§ SUPPLIED MATERIAL:
+ + + +
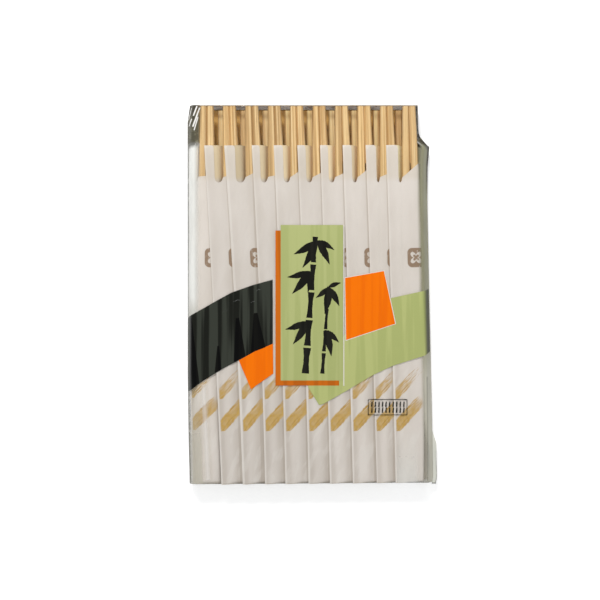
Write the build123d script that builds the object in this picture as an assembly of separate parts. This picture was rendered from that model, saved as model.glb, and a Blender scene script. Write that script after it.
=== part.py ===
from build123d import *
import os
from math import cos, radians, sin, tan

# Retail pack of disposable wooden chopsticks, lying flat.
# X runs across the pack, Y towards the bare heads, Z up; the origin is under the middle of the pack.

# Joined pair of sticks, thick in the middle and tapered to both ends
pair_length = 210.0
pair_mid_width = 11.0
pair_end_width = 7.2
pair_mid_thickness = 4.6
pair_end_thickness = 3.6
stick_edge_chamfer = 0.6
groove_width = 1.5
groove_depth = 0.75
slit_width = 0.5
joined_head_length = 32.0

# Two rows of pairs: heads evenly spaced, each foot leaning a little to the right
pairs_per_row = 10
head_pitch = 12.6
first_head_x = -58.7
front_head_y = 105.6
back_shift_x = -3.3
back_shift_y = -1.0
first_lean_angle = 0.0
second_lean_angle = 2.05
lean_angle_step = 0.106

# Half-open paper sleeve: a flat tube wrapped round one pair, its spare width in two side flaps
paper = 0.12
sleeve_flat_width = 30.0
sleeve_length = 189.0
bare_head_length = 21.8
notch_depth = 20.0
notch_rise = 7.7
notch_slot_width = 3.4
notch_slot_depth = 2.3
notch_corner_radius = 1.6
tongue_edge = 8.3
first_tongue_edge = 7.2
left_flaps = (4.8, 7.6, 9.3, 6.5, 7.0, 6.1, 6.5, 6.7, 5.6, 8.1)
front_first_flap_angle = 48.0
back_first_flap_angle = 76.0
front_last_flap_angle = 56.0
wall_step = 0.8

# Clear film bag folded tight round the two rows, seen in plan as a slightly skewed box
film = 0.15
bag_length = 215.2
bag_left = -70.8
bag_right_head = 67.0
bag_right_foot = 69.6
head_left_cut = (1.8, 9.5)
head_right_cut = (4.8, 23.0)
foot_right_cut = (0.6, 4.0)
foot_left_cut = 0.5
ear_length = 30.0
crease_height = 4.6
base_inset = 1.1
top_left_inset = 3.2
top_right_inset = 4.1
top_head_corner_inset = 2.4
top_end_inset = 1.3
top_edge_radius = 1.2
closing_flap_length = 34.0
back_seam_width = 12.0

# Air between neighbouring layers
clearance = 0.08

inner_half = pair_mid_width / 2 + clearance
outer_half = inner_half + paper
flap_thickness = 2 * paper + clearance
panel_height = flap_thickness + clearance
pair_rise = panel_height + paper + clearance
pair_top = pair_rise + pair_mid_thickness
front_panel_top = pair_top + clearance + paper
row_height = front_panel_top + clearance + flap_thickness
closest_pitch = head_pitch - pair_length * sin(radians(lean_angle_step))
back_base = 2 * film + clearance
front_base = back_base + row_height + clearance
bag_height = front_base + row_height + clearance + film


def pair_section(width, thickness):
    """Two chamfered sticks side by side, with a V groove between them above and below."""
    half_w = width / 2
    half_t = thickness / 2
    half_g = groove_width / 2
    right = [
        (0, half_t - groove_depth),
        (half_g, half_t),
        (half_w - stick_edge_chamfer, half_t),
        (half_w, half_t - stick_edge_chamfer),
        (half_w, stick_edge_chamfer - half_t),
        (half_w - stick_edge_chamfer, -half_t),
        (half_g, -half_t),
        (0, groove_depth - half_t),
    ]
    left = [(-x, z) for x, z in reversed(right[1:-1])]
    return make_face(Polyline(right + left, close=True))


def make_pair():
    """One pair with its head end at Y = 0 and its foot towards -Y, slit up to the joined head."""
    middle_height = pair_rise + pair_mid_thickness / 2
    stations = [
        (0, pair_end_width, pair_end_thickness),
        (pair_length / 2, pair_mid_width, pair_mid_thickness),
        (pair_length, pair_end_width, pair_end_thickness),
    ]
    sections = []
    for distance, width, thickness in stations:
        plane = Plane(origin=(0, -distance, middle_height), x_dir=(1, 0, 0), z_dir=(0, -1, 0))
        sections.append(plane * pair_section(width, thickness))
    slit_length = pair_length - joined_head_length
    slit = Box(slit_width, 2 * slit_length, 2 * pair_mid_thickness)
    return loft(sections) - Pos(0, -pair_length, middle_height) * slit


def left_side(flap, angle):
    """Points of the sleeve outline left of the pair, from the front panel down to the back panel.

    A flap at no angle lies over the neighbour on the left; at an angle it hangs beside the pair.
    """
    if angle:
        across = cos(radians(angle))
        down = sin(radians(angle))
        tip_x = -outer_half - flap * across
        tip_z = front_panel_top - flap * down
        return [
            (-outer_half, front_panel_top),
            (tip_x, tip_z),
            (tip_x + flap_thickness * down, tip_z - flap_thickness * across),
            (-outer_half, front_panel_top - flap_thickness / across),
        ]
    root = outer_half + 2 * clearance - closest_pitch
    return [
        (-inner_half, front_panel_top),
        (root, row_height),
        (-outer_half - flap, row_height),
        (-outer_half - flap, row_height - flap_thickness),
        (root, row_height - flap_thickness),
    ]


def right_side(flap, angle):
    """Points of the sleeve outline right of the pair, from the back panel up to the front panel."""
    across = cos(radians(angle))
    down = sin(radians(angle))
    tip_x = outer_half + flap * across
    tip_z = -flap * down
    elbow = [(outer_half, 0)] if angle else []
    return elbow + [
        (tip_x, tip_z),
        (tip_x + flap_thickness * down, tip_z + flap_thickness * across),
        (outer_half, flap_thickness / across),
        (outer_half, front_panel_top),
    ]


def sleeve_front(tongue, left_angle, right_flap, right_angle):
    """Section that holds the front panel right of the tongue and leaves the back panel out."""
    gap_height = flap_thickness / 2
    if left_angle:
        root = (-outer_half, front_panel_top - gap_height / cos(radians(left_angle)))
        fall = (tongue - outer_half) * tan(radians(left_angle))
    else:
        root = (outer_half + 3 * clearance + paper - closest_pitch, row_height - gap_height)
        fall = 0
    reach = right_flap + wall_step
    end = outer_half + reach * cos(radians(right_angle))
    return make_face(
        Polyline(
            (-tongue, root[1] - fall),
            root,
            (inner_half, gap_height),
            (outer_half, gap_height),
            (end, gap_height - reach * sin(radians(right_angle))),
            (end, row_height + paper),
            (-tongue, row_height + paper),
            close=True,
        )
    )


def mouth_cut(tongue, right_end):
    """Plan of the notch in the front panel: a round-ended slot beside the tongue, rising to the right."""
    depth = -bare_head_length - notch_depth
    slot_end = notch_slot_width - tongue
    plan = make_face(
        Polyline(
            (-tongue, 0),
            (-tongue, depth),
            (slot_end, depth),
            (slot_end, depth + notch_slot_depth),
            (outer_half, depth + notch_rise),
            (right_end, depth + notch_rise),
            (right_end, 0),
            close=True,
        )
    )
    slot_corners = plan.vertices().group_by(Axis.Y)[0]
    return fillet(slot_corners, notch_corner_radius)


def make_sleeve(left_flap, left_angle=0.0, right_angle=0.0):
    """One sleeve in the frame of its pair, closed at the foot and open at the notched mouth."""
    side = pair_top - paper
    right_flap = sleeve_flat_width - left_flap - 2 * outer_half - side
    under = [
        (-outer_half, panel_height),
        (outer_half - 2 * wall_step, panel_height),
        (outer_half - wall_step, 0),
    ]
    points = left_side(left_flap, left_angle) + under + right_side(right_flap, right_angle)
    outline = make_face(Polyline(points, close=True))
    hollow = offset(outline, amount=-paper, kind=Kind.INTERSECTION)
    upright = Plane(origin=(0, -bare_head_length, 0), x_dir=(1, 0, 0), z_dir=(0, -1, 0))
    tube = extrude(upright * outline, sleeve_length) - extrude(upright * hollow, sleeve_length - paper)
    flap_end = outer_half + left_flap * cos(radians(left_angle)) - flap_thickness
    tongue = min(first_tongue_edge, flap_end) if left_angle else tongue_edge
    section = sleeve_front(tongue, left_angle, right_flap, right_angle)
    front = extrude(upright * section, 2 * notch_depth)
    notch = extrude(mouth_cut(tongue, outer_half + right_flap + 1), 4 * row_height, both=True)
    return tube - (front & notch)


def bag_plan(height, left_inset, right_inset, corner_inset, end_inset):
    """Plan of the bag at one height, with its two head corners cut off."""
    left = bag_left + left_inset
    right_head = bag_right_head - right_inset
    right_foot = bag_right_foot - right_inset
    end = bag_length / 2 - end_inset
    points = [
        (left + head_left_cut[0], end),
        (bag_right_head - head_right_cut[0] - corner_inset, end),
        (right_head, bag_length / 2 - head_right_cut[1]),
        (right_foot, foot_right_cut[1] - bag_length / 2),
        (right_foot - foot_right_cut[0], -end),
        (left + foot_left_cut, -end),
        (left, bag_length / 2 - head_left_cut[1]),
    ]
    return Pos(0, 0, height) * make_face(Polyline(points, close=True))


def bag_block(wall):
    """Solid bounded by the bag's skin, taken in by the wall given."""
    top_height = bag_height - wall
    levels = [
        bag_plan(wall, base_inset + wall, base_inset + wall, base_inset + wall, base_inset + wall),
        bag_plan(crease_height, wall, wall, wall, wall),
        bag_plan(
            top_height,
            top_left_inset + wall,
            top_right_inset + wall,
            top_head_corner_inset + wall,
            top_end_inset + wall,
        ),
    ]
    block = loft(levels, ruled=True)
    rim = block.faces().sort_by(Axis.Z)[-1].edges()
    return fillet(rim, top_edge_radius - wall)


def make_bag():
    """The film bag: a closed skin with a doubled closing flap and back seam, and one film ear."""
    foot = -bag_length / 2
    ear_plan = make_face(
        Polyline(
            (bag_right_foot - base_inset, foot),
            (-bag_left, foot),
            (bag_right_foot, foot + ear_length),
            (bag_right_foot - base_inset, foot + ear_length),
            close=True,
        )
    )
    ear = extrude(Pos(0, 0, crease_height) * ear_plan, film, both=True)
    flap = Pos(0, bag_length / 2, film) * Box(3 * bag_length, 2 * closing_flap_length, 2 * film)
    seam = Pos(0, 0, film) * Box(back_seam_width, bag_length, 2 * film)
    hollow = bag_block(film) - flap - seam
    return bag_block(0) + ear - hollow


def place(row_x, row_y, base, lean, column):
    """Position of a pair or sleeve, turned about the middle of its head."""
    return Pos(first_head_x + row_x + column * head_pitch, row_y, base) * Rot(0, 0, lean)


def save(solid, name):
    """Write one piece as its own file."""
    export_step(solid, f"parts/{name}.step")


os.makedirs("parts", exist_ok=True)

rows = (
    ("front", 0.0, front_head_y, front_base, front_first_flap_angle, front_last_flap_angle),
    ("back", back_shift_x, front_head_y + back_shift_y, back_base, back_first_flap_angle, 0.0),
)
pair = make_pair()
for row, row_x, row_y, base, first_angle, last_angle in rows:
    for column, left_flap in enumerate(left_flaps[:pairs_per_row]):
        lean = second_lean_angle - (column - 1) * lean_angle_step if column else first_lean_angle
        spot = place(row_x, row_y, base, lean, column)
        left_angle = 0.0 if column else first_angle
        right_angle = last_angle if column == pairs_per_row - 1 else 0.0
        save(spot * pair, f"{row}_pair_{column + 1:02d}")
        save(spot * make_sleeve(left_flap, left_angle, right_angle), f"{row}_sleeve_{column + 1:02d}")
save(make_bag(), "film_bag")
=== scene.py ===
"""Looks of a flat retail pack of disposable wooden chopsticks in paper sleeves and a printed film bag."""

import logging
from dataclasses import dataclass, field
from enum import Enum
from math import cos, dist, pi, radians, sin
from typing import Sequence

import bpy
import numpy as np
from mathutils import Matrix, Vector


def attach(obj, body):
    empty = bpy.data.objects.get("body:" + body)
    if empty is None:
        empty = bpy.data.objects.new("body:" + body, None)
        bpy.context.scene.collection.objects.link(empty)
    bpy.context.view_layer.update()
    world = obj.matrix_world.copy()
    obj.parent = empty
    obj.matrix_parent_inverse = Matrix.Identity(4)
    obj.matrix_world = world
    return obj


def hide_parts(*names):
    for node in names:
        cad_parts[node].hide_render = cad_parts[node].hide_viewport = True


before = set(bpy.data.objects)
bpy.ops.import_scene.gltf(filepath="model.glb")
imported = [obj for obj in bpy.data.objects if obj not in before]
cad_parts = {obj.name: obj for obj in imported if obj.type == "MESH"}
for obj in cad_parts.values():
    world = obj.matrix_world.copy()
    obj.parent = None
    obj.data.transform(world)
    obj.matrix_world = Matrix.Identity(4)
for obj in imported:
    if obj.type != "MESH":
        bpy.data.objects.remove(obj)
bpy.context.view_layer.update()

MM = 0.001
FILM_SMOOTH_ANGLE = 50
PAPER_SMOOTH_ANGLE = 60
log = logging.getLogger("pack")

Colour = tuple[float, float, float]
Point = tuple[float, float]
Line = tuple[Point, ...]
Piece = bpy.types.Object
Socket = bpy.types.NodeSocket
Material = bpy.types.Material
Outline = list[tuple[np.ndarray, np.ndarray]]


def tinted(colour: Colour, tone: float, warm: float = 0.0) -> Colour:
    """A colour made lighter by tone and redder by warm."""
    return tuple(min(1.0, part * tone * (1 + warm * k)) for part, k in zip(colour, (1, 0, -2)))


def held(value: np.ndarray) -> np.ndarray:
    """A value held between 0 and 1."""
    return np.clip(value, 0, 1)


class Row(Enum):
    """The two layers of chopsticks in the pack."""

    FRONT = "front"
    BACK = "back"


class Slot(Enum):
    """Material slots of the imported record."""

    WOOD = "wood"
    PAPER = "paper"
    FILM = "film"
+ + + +
Print only the lines from the top of the data above down to the line holding "from math import cos, radians, sin, tan", inclusive.

§ EXERCISE RESULT:
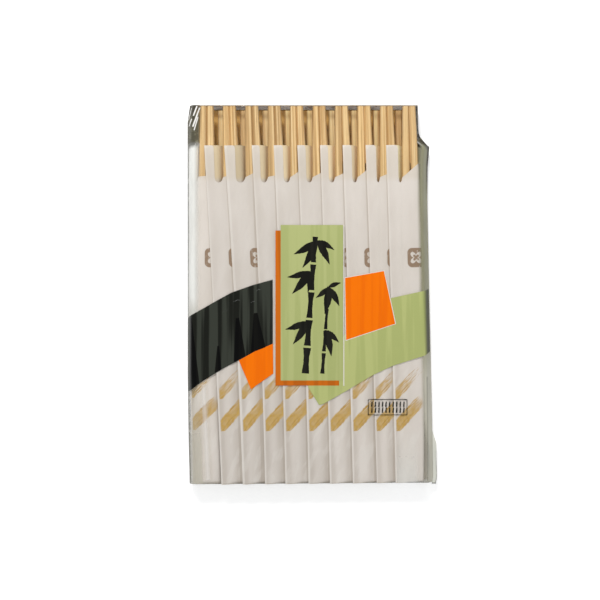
Write the build123d script that builds the object in this picture as an assembly of separate parts. This picture was rendered from that model, saved as model.glb, and a Blender scene script. Write that script after it.
=== part.py ===
from build123d import *
import os
from math import cos, radians, sin, tan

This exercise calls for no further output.